London commuters battle to beat second day of tube strike

London commuters crammed onto trains and buses on Wednesday as the second day of a strike by Underground train workers halved the level of services across the city, with unions accusing transport bosses of endangering the safety of the public.

The walk-out that started on Monday evening is the second two-day strike this year and the Rail, Maritime and Transport (RMT) union is threatening a further three-day walk-out next week over plans to cut 250 ticket offices and 950 jobs.

But conciliation service ACAS said in a statement that talks aimed at resolving the dispute would be held on Friday with commuters hopeful the second walk-out would be suspended as was the case after a two-day strike in February.

The dispute is over a restructuring that Transport for London (TfL), which runs the city’s transport network, says could save 50 million pounds ($84 million) a year as most passengers now use electronic ticket cards but the union argues that the cuts will impact safety and the quality of service.

This week’s strike, however, failed to stop many of the 3 million commuters using the Tube daily from getting to work, with TfL saying limited services were running on nearly all 11 lines and extra buses were on duty.

But as commuters posted photos of crowded stations, RMT bosses accused TfL of misleading the public over the level of services available and endangering the public with overcrowding trains and platforms.

“It helps no one … to deliberately mislead the public as to what services are available as it simply piles dangerous levels of pressure onto the ghost trains and skeleton operations, leaving passengers and staff at risk,” said RMT acting general secretary Mick Cash.

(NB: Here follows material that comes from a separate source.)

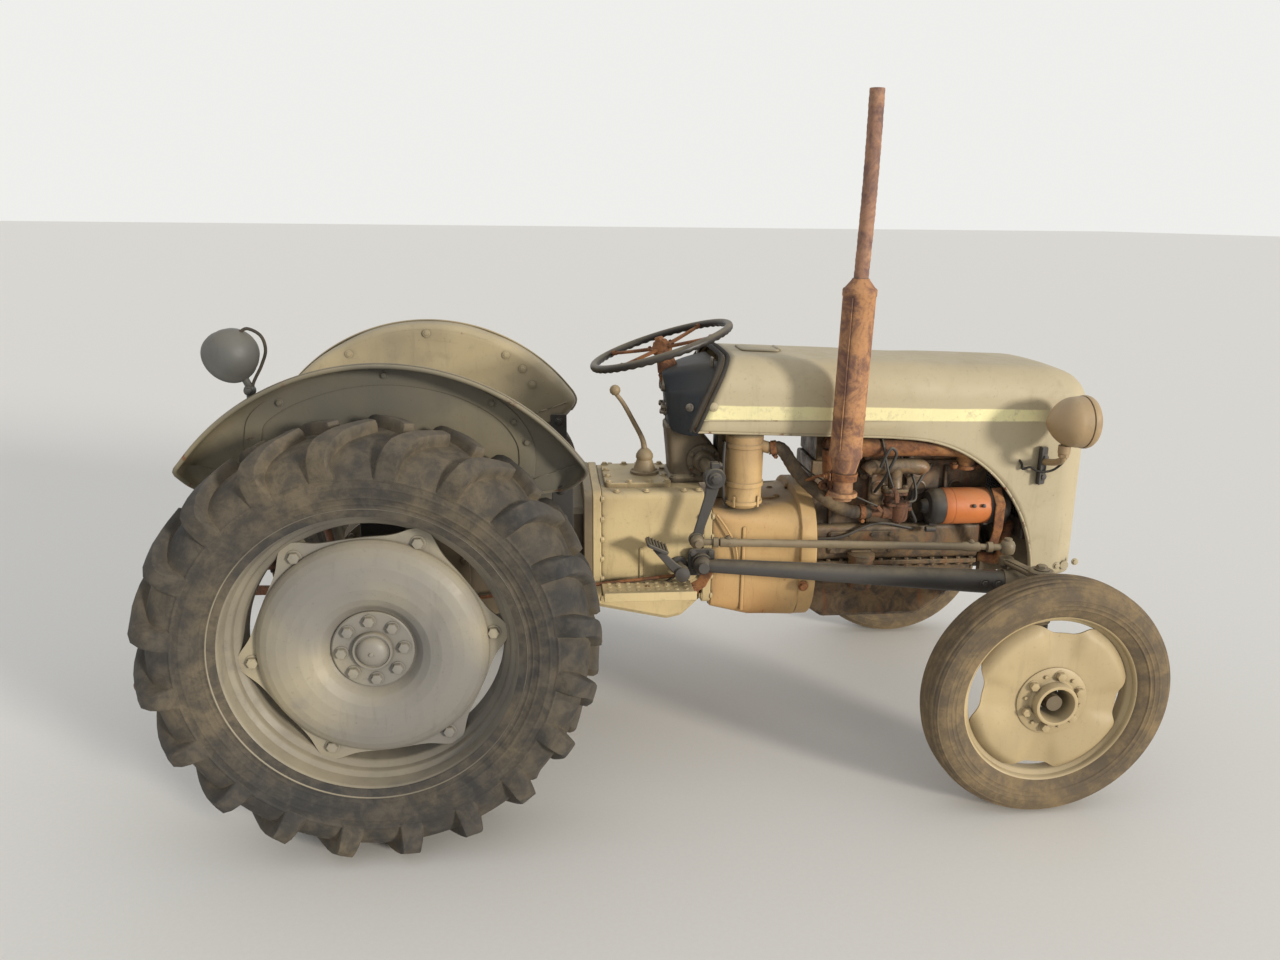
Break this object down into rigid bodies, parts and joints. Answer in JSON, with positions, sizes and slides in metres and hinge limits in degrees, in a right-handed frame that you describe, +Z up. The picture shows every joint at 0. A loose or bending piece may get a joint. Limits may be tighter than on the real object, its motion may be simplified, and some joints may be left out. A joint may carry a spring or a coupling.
{
  "type": "farm tractor",
  "caption": "Small grey farm tractor with open wheels, tilting bonnet, working steering, rear lower links and an upright exhaust.",
  "frame": {"origin": "on the ground under the middle of the whole tractor", "axes": "+X forward along the tractor, +Y to its left, +Z up"},
  "size_m": [2.8379, 1.481, 1.9203],
  "materials": {
    "old_grey_paint": "sun-faded grey enamel, dusty, with a painted cream stripe along the bonnet",
    "casting_grey": "grey painted castings with dust, oil and rust runs",
    "rusty_iron": "rusted bare iron",
    "engine_iron": "oily brown-black iron and road dirt",
    "wheel_paint": "worn silver-grey wheel paint",
    "tyre_rubber": "dusty black tyre rubber",
    "black_rubber": "aged black rubber",
    "dynamo_red": "orange-red enamel between black end covers",
    "lamp_paint": "dull dark grey enamel",
    "bright_steel": "worn bare steel"
  },
  "bodies": {
    "chassis": {"gearbox_case": "casting_grey", "rear_axle_case": "casting_grey", "hydraulic_cover": "casting_grey", "engine_block": "engine_iron", "manifold": "rusty_iron", "exhaust": "rusty_iron", "air_cleaner": "casting_grey", "air_hose": "black_rubber", "dynamo": "dynamo_red", "fan_and_belt": "engine_iron", "radiator": "engine_iron", "fuel_tank": "casting_grey", "front_support": "casting_grey", "front_axle": "casting_grey", "radius_rods": "casting_grey", "steering_column": "old_grey_paint", "fender_left": "old_grey_paint", "fender_right": "old_grey_paint", "footrests": "casting_grey", "seat": "old_grey_paint", "work_lamp": "lamp_paint", "pedals": "casting_grey", "gear_lever": "casting_grey"},
    "rear_wheel_left": {"rear_tyre_left": "tyre_rubber", "rear_rim_left": "wheel_paint", "rear_disc_left": "wheel_paint", "brake_drum_left": "engine_iron"},
    "rear_wheel_right": {"rear_tyre_right": "tyre_rubber", "rear_rim_right": "wheel_paint", "rear_disc_right": "wheel_paint", "brake_drum_right": "engine_iron"},
    "knuckle_left_body": {"knuckle_left": "casting_grey"},
    "knuckle_right_body": {"knuckle_right": "casting_grey"},
    "front_wheel_left_body": {"front_tyre_left": "tyre_rubber", "front_wheel_left": "wheel_paint"},
    "front_wheel_right_body": {"front_tyre_right": "tyre_rubber", "front_wheel_right": "wheel_paint"},
    "steering_wheel_body": {"steering_wheel": "black_rubber"},
    "drop_arm_left_body": {"drop_arm_left": "casting_grey"},
    "drop_arm_right_body": {"drop_arm_right": "casting_grey"},
    "drag_link_left_body": {"drag_link_left": "rusty_iron"},
    "drag_link_right_body": {"drag_link_right": "rusty_iron"},
    "bonnet_body": {"bonnet": "old_grey_paint", "grille": "bright_steel", "headlamps": "lamp_paint"},
    "lower_links_body": {"lower_links": "casting_grey"},
    "lift_arms_body": {"lift_arms": "casting_grey"},
    "lift_rods_body": {"lift_rods": "casting_grey"}
  },
  "joints": [
    {"name": "steer", "type": "hinge", "parent": "chassis", "child": "knuckle_left_body", "pos_m": [1.074, 0.515, 0.345], "axis": [0, 0, 1], "range_deg": [-35, 35]},
    {"name": "knuckle_right_turn", "type": "hinge", "parent": "chassis", "child": "knuckle_right_body", "pos_m": [1.074, -0.515, 0.345], "axis": [0, 0, 1], "range_deg": [-36, 36]},
    {"name": "front_wheel_left_roll", "type": "hinge", "parent": "knuckle_left_body", "child": "front_wheel_left_body", "pos_m": [1.074, 0.6095, 0.345], "axis": [0, 1, 0], "continuous": true},
    {"name": "front_wheel_right_roll", "type": "hinge", "parent": "knuckle_right_body", "child": "front_wheel_right_body", "pos_m": [1.074, -0.6095, 0.345], "axis": [0, 1, 0], "continuous": true},
    {"name": "rear_wheel_left_roll", "type": "hinge", "parent": "chassis", "child": "rear_wheel_left", "pos_m": [-0.704, 0.6095, 0.565], "axis": [0, 1, 0], "continuous": true},
    {"name": "rear_wheel_right_roll", "type": "hinge", "parent": "chassis", "child": "rear_wheel_right", "pos_m": [-0.704, -0.6095, 0.565], "axis": [0, 1, 0], "continuous": true},
    {"name": "steering_wheel_turn", "type": "hinge", "parent": "chassis", "child": "steering_wheel_body", "pos_m": [0.072, 0, 1.222], "axis": [-0.304, 0, 0.9527], "range_deg": [-281, 281]},
    {"name": "drop_arm_left_swing", "type": "hinge", "parent": "chassis", "child": "drop_arm_left_body", "pos_m": [0.201, 0.262, 0.878], "axis": [0, 1, 0], "range_deg": [-26, 26]},
    {"name": "drop_arm_right_swing", "type": "hinge", "parent": "chassis", "child": "drop_arm_right_body", "pos_m": [0.201, -0.262, 0.878], "axis": [0, 1, 0], "range_deg": [-26, 26]},
    {"name": "drag_link_left_swing", "type": "hinge", "parent": "drop_arm_left_body", "child": "drag_link_left_body", "pos_m": [0.154, 0.305, 0.692], "axis": [0, 1, 0], "range_deg": [-26, 26]},
    {"name": "drag_link_right_swing", "type": "hinge", "parent": "drop_arm_right_body", "child": "drag_link_right_body", "pos_m": [0.154, -0.305, 0.692], "axis": [0, 1, 0], "range_deg": [-26, 26]},
    {"name": "bonnet_tilt", "type": "hinge", "parent": "chassis", "child": "bonnet_body", "pos_m": [1.316, 0, 0.566], "axis": [0, 1, 0], "range_deg": [0, 60]},
    {"name": "hitch_lift", "type": "hinge", "parent": "chassis", "child": "lower_links_body", "pos_m": [-0.614, 0, 0.365], "axis": [0, 1, 0], "range_deg": [-6, 34]},
    {"name": "lift_arms_turn", "type": "hinge", "parent": "chassis", "child": "lift_arms_body", "pos_m": [-0.754, 0, 0.806], "axis": [0, 1, 0], "range_deg": [-8, 44]},
    {"name": "lift_rods_swing", "type": "hinge", "parent": "lift_arms_body", "child": "lift_rods_body", "pos_m": [-1.05287, 0, 0.78], "axis": [0, 1, 0], "range_deg": [-42, 8]}
  ],
  "couplings": [
    {"joint": "knuckle_right_turn", "follows": "steer", "ratio": 1},
    {"joint": "steering_wheel_turn", "follows": "steer", "ratio": 8},
    {"joint": "drop_arm_left_swing", "follows": "steer", "ratio": -0.6989},
    {"joint": "drop_arm_right_swing", "follows": "steer", "ratio": 0.6989},
    {"joint": "drag_link_left_swing", "follows": "steer", "ratio": 0.6989},
    {"joint": "drag_link_right_swing", "follows": "steer", "ratio": -0.6989},
    {"joint": "lift_arms_turn", "follows": "hitch_lift", "ratio": 1.26},
    {"joint": "lift_rods_swing", "follows": "hitch_lift", "ratio": -1.2}
  ]
}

London Underground’s managing director Mike Brown said the level of services was at about 50 percent capacity compared to 40 percent during the last strike in February.

He said 90 percent of the electronic Oyster travel cards that would normally be used on the network were used on Tuesday and two thirds of the city’s 274 stations were open.

The walk-out this week only involves the RMT union with three other unions representing rail workers not involved, having accepted a promise of no forced redundancies and that no supervisors would have to reapply for their own job.

Brown urged the RMT to call off further action, saying TfL had already agreed there would be no compulsory redundancies and that safety would not suffer when ticket offices closed, with staff remaining on duty in stations and in control rooms.

The Federation of Small Businesses estimated that February’s two-day strike cost small businesses, which make up about 99 percent of London companies, about 600 million pounds in lost working hours, business and productivity.

Some politicians and trade union experts said the RMT action was as much political as anything as union leaders compete to establish their militant credentials in the race to succeed former RMT leader Bob Crow, who died suddenly in March.